- **WORK TO DO**: Find each line containing the string "Blender". Copy it.

- **ENTRIES PROVIDED**:

- - - - -

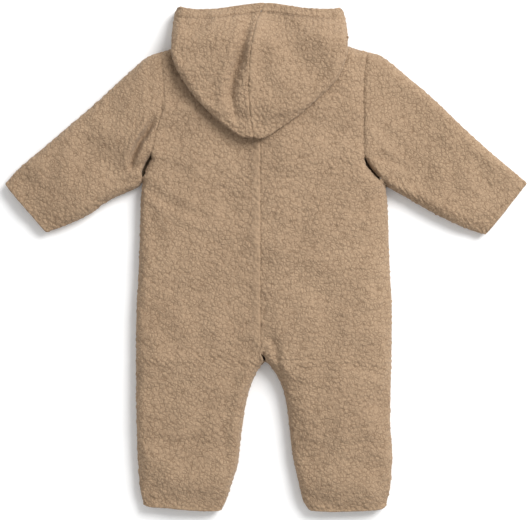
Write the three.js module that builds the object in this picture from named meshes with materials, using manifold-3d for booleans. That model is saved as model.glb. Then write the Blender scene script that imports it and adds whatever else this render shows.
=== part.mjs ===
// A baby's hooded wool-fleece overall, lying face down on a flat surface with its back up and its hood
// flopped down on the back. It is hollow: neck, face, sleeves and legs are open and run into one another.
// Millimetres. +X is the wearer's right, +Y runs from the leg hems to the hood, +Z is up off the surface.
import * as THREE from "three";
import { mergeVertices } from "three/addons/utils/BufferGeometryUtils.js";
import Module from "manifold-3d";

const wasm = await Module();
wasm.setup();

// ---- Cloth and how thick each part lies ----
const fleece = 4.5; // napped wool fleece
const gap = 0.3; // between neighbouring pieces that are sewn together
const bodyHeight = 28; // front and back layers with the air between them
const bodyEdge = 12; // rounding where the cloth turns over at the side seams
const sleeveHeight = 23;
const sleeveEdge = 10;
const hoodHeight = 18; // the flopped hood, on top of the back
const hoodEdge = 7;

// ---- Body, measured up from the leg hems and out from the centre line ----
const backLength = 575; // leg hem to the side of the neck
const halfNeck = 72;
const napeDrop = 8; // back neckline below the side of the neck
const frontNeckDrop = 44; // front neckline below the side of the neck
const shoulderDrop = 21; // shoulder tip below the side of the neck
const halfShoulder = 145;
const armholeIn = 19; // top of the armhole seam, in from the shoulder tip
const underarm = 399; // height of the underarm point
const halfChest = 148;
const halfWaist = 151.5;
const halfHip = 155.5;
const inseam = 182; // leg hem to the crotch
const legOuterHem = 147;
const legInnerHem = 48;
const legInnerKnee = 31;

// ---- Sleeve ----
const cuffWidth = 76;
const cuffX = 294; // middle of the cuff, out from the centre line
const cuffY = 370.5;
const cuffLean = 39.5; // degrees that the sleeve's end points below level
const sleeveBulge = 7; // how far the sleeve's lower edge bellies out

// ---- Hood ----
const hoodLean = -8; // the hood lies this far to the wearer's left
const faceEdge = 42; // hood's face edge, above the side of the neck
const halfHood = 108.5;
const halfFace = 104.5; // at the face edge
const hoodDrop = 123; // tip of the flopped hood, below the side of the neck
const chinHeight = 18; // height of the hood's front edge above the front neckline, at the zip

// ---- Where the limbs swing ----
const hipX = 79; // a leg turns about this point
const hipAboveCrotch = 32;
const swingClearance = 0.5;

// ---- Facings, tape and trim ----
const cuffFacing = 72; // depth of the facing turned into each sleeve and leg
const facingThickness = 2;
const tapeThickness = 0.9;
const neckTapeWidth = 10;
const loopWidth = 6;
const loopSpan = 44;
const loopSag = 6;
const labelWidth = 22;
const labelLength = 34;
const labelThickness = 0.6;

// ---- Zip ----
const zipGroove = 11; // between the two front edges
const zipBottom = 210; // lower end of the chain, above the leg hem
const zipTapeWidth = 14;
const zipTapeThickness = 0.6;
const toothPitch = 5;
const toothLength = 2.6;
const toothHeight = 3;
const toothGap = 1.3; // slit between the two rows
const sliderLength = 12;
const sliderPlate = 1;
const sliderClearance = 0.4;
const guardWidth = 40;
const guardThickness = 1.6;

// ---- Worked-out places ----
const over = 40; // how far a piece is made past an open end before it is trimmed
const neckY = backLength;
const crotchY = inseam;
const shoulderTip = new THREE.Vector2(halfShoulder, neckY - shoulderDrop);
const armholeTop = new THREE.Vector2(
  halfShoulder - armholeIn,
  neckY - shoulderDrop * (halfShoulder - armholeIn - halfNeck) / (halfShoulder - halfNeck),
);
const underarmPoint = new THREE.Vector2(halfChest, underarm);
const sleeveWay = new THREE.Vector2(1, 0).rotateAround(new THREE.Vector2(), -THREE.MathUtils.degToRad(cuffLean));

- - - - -

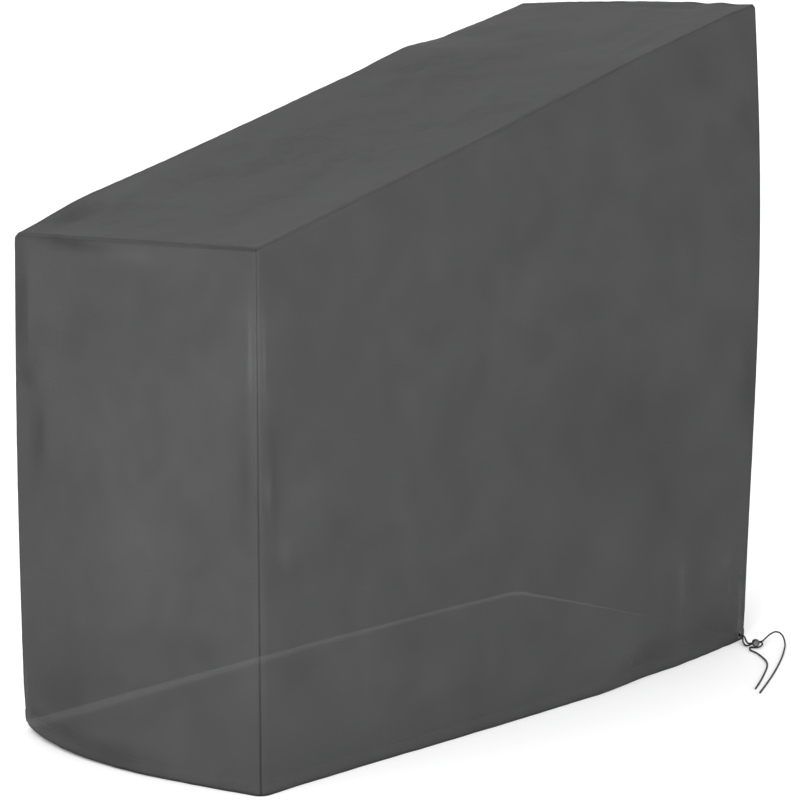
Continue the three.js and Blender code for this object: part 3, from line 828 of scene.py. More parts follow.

- - - - -

- **ANSWER IN FULL**:
Write the three.js module that builds the object in this picture from named meshes with materials, using manifold-3d for booleans. That model is saved as model.glb. Then write the Blender scene script that imports it and adds whatever else this render shows.
Continue the three.js and Blender code for this object: part 3, from line 828 of scene.py. More parts follow.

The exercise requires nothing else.